### Dataset extract

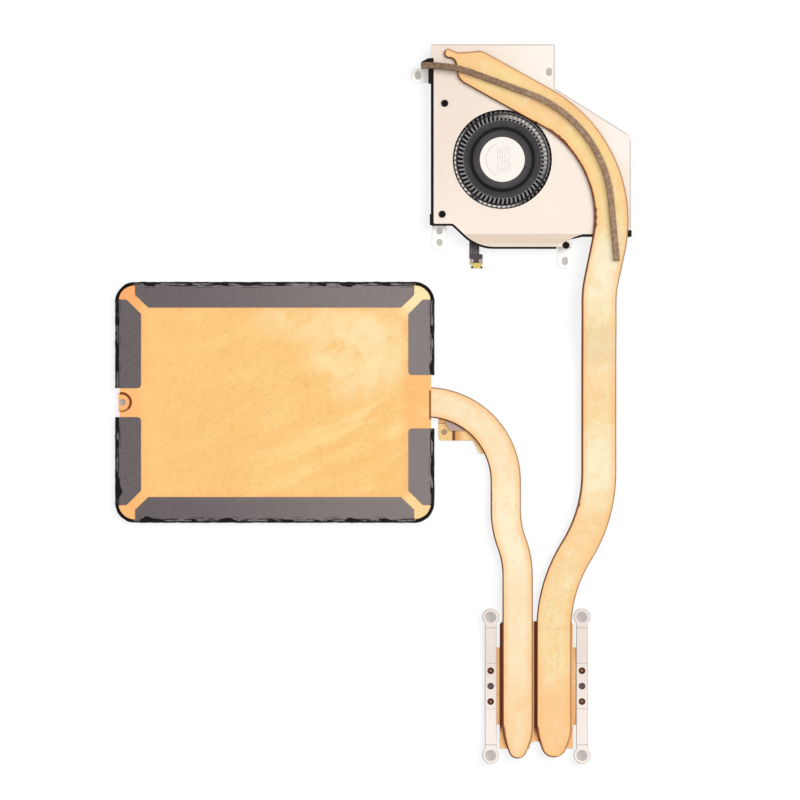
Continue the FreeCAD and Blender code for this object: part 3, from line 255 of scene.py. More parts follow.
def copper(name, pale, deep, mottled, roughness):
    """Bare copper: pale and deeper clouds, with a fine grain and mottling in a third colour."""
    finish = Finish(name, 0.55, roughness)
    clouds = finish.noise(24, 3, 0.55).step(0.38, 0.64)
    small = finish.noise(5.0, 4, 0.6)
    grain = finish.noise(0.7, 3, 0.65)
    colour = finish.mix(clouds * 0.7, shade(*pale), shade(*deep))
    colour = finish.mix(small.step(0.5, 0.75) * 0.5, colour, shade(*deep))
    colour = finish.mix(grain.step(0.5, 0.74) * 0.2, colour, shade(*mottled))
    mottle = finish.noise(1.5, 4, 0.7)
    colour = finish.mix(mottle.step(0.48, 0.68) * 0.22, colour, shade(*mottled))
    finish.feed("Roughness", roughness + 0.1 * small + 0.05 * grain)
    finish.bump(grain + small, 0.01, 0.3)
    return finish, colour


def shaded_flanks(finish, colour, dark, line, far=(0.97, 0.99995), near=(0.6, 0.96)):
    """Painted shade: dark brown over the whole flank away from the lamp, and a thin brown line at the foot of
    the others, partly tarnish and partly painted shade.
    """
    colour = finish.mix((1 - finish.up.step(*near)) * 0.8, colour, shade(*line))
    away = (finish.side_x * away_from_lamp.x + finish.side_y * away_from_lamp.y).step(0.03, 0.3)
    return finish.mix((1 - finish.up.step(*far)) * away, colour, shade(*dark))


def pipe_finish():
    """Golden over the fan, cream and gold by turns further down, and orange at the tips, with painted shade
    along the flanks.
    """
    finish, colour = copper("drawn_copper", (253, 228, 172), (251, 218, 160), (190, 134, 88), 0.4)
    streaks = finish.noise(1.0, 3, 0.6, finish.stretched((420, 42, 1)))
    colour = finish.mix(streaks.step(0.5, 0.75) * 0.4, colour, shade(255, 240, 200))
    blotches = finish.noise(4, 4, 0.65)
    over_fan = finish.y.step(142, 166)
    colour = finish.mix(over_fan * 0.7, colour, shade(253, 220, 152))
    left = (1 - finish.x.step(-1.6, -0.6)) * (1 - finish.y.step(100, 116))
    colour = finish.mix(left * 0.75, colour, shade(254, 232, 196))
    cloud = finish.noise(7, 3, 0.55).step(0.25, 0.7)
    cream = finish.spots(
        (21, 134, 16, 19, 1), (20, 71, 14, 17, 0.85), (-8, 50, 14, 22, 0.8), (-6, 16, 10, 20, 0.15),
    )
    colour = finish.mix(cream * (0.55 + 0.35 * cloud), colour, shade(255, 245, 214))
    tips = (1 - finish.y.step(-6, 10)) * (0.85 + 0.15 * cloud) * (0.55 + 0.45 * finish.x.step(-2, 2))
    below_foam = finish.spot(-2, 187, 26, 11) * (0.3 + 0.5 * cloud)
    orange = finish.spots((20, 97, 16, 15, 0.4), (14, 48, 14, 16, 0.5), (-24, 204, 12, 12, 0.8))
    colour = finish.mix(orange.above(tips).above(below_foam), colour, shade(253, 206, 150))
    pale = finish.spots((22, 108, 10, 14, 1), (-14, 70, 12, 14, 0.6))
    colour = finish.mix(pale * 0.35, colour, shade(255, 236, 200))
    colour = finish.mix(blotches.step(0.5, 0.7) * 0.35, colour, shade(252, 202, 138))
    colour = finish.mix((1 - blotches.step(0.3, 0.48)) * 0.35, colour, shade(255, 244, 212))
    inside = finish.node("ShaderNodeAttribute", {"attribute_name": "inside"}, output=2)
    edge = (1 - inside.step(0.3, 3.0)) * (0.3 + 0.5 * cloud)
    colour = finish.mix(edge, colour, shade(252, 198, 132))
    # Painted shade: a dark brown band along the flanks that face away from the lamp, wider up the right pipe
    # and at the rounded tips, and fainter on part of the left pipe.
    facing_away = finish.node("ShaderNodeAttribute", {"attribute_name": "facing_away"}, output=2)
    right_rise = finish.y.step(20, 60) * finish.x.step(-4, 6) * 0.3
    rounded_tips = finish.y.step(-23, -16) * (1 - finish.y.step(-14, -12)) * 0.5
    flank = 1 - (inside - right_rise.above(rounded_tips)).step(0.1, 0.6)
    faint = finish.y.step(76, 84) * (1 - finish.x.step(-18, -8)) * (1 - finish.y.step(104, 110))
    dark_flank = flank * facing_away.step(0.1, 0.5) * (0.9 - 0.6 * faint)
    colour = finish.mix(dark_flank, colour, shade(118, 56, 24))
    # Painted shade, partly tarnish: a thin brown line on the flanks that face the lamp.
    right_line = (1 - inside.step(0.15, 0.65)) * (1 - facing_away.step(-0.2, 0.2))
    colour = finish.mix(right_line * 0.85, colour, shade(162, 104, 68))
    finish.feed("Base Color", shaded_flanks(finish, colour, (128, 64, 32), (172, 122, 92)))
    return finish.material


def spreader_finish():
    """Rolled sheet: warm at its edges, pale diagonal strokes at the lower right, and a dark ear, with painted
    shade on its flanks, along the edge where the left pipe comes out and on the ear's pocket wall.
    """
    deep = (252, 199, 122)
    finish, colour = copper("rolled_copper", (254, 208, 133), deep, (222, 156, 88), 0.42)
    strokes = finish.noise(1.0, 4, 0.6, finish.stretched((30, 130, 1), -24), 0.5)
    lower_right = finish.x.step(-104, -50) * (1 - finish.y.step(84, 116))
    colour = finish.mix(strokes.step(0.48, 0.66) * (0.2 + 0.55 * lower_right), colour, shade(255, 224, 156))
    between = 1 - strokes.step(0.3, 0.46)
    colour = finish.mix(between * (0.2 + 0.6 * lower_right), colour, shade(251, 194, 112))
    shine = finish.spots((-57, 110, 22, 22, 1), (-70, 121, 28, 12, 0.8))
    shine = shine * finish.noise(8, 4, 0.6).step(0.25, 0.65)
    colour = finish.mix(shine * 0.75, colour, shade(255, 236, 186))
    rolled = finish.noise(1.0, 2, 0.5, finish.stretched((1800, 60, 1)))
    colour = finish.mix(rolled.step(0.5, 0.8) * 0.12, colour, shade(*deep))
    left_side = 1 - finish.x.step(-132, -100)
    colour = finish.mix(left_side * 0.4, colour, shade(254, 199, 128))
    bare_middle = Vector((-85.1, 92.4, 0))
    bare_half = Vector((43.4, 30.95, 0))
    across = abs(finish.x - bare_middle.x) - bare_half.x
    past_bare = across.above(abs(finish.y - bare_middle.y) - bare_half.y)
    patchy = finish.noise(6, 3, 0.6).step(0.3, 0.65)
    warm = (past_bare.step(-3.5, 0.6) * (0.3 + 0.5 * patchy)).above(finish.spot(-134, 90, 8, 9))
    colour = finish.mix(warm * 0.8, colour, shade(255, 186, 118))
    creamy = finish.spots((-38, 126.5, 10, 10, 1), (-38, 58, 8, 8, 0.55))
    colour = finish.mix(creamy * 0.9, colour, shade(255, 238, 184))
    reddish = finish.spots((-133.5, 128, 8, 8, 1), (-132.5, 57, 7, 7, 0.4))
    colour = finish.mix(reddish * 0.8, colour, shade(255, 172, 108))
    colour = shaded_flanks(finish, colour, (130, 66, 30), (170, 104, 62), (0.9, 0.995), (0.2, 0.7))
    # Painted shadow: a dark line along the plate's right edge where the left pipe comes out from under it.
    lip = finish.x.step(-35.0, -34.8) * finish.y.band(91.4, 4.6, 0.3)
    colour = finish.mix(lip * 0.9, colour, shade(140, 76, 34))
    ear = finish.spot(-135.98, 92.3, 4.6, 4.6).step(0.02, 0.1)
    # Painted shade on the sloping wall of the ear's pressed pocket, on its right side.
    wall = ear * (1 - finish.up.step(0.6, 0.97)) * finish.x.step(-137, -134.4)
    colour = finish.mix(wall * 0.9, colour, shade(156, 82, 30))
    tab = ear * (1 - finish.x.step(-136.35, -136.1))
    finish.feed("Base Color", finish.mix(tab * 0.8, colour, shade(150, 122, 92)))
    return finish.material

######

*Work to be completed*: Repeat every line of the material exactly as given.

*Exercise answer*:
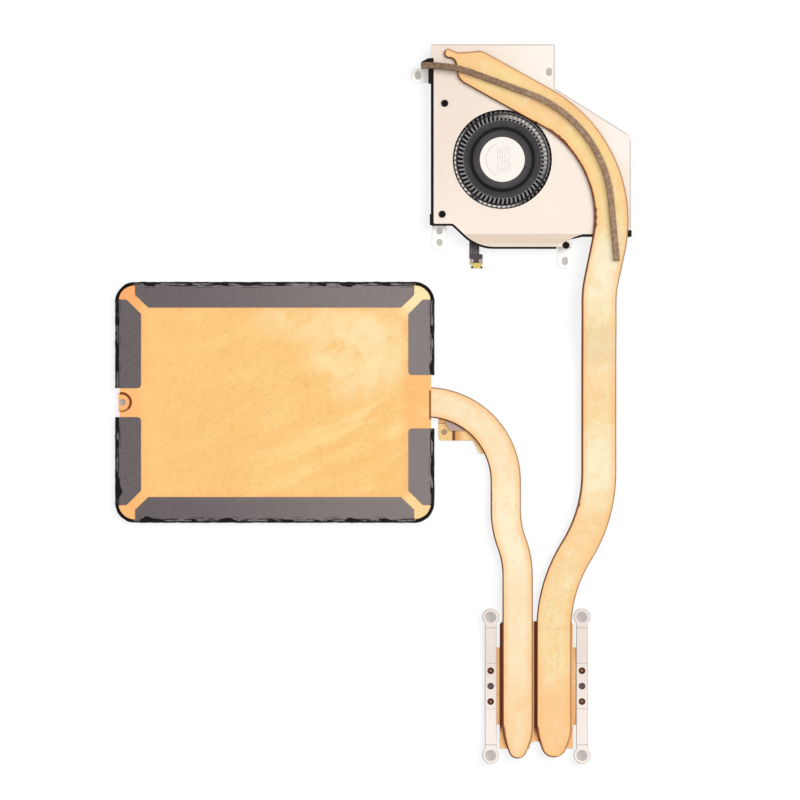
Continue the FreeCAD and Blender code for this object: part 3, from line 255 of scene.py. More parts follow.
def copper(name, pale, deep, mottled, roughness):
    """Bare copper: pale and deeper clouds, with a fine grain and mottling in a third colour."""
    finish = Finish(name, 0.55, roughness)
    clouds = finish.noise(24, 3, 0.55).step(0.38, 0.64)
    small = finish.noise(5.0, 4, 0.6)
    grain = finish.noise(0.7, 3, 0.65)
    colour = finish.mix(clouds * 0.7, shade(*pale), shade(*deep))
    colour = finish.mix(small.step(0.5, 0.75) * 0.5, colour, shade(*deep))
    colour = finish.mix(grain.step(0.5, 0.74) * 0.2, colour, shade(*mottled))
    mottle = finish.noise(1.5, 4, 0.7)
    colour = finish.mix(mottle.step(0.48, 0.68) * 0.22, colour, shade(*mottled))
    finish.feed("Roughness", roughness + 0.1 * small + 0.05 * grain)
    finish.bump(grain + small, 0.01, 0.3)
    return finish, colour


def shaded_flanks(finish, colour, dark, line, far=(0.97, 0.99995), near=(0.6, 0.96)):
    """Painted shade: dark brown over the whole flank away from the lamp, and a thin brown line at the foot of
    the others, partly tarnish and partly painted shade.
    """
    colour = finish.mix((1 - finish.up.step(*near)) * 0.8, colour, shade(*line))
    away = (finish.side_x * away_from_lamp.x + finish.side_y * away_from_lamp.y).step(0.03, 0.3)
    return finish.mix((1 - finish.up.step(*far)) * away, colour, shade(*dark))


def pipe_finish():
    """Golden over the fan, cream and gold by turns further down, and orange at the tips, with painted shade
    along the flanks.
    """
    finish, colour = copper("drawn_copper", (253, 228, 172), (251, 218, 160), (190, 134, 88), 0.4)
    streaks = finish.noise(1.0, 3, 0.6, finish.stretched((420, 42, 1)))
    colour = finish.mix(streaks.step(0.5, 0.75) * 0.4, colour, shade(255, 240, 200))
    blotches = finish.noise(4, 4, 0.65)
    over_fan = finish.y.step(142, 166)
    colour = finish.mix(over_fan * 0.7, colour, shade(253, 220, 152))
    left = (1 - finish.x.step(-1.6, -0.6)) * (1 - finish.y.step(100, 116))
    colour = finish.mix(left * 0.75, colour, shade(254, 232, 196))
    cloud = finish.noise(7, 3, 0.55).step(0.25, 0.7)
    cream = finish.spots(
        (21, 134, 16, 19, 1), (20, 71, 14, 17, 0.85), (-8, 50, 14, 22, 0.8), (-6, 16, 10, 20, 0.15),
    )
    colour = finish.mix(cream * (0.55 + 0.35 * cloud), colour, shade(255, 245, 214))
    tips = (1 - finish.y.step(-6, 10)) * (0.85 + 0.15 * cloud) * (0.55 + 0.45 * finish.x.step(-2, 2))
    below_foam = finish.spot(-2, 187, 26, 11) * (0.3 + 0.5 * cloud)
    orange = finish.spots((20, 97, 16, 15, 0.4), (14, 48, 14, 16, 0.5), (-24, 204, 12, 12, 0.8))
    colour = finish.mix(orange.above(tips).above(below_foam), colour, shade(253, 206, 150))
    pale = finish.spots((22, 108, 10, 14, 1), (-14, 70, 12, 14, 0.6))
    colour = finish.mix(pale * 0.35, colour, shade(255, 236, 200))
    colour = finish.mix(blotches.step(0.5, 0.7) * 0.35, colour, shade(252, 202, 138))
    colour = finish.mix((1 - blotches.step(0.3, 0.48)) * 0.35, colour, shade(255, 244, 212))
    inside = finish.node("ShaderNodeAttribute", {"attribute_name": "inside"}, output=2)
    edge = (1 - inside.step(0.3, 3.0)) * (0.3 + 0.5 * cloud)
    colour = finish.mix(edge, colour, shade(252, 198, 132))
    # Painted shade: a dark brown band along the flanks that face away from the lamp, wider up the right pipe
    # and at the rounded tips, and fainter on part of the left pipe.
    facing_away = finish.node("ShaderNodeAttribute", {"attribute_name": "facing_away"}, output=2)
    right_rise = finish.y.step(20, 60) * finish.x.step(-4, 6) * 0.3
    rounded_tips = finish.y.step(-23, -16) * (1 - finish.y.step(-14, -12)) * 0.5
    flank = 1 - (inside - right_rise.above(rounded_tips)).step(0.1, 0.6)
    faint = finish.y.step(76, 84) * (1 - finish.x.step(-18, -8)) * (1 - finish.y.step(104, 110))
    dark_flank = flank * facing_away.step(0.1, 0.5) * (0.9 - 0.6 * faint)
    colour = finish.mix(dark_flank, colour, shade(118, 56, 24))
    # Painted shade, partly tarnish: a thin brown line on the flanks that face the lamp.
    right_line = (1 - inside.step(0.15, 0.65)) * (1 - facing_away.step(-0.2, 0.2))
    colour = finish.mix(right_line * 0.85, colour, shade(162, 104, 68))
    finish.feed("Base Color", shaded_flanks(finish, colour, (128, 64, 32), (172, 122, 92)))
    return finish.material


def spreader_finish():
    """Rolled sheet: warm at its edges, pale diagonal strokes at the lower right, and a dark ear, with painted
    shade on its flanks, along the edge where the left pipe comes out and on the ear's pocket wall.
    """
    deep = (252, 199, 122)
    finish, colour = copper("rolled_copper", (254, 208, 133), deep, (222, 156, 88), 0.42)
    strokes = finish.noise(1.0, 4, 0.6, finish.stretched((30, 130, 1), -24), 0.5)
    lower_right = finish.x.step(-104, -50) * (1 - finish.y.step(84, 116))
    colour = finish.mix(strokes.step(0.48, 0.66) * (0.2 + 0.55 * lower_right), colour, shade(255, 224, 156))
    between = 1 - strokes.step(0.3, 0.46)
    colour = finish.mix(between * (0.2 + 0.6 * lower_right), colour, shade(251, 194, 112))
    shine = finish.spots((-57, 110, 22, 22, 1), (-70, 121, 28, 12, 0.8))
    shine = shine * finish.noise(8, 4, 0.6).step(0.25, 0.65)
    colour = finish.mix(shine * 0.75, colour, shade(255, 236, 186))
    rolled = finish.noise(1.0, 2, 0.5, finish.stretched((1800, 60, 1)))
    colour = finish.mix(rolled.step(0.5, 0.8) * 0.12, colour, shade(*deep))
    left_side = 1 - finish.x.step(-132, -100)
    colour = finish.mix(left_side * 0.4, colour, shade(254, 199, 128))
    bare_middle = Vector((-85.1, 92.4, 0))
    bare_half = Vector((43.4, 30.95, 0))
    across = abs(finish.x - bare_middle.x) - bare_half.x
    past_bare = across.above(abs(finish.y - bare_middle.y) - bare_half.y)
    patchy = finish.noise(6, 3, 0.6).step(0.3, 0.65)
    warm = (past_bare.step(-3.5, 0.6) * (0.3 + 0.5 * patchy)).above(finish.spot(-134, 90, 8, 9))
    colour = finish.mix(warm * 0.8, colour, shade(255, 186, 118))
    creamy = finish.spots((-38, 126.5, 10, 10, 1), (-38, 58, 8, 8, 0.55))
    colour = finish.mix(creamy * 0.9, colour, shade(255, 238, 184))
    reddish = finish.spots((-133.5, 128, 8, 8, 1), (-132.5, 57, 7, 7, 0.4))
    colour = finish.mix(reddish * 0.8, colour, shade(255, 172, 108))
    colour = shaded_flanks(finish, colour, (130, 66, 30), (170, 104, 62), (0.9, 0.995), (0.2, 0.7))
    # Painted shadow: a dark line along the plate's right edge where the left pipe comes out from under it.
    lip = finish.x.step(-35.0, -34.8) * finish.y.band(91.4, 4.6, 0.3)
    colour = finish.mix(lip * 0.9, colour, shade(140, 76, 34))
    ear = finish.spot(-135.98, 92.3, 4.6, 4.6).step(0.02, 0.1)
    # Painted shade on the sloping wall of the ear's pressed pocket, on its right side.
    wall = ear * (1 - finish.up.step(0.6, 0.97)) * finish.x.step(-137, -134.4)
    colour = finish.mix(wall * 0.9, colour, shade(156, 82, 30))
    tab = ear * (1 - finish.x.step(-136.35, -136.1))
    finish.feed("Base Color", finish.mix(tab * 0.8, colour, shade(150, 122, 92)))
    return finish.material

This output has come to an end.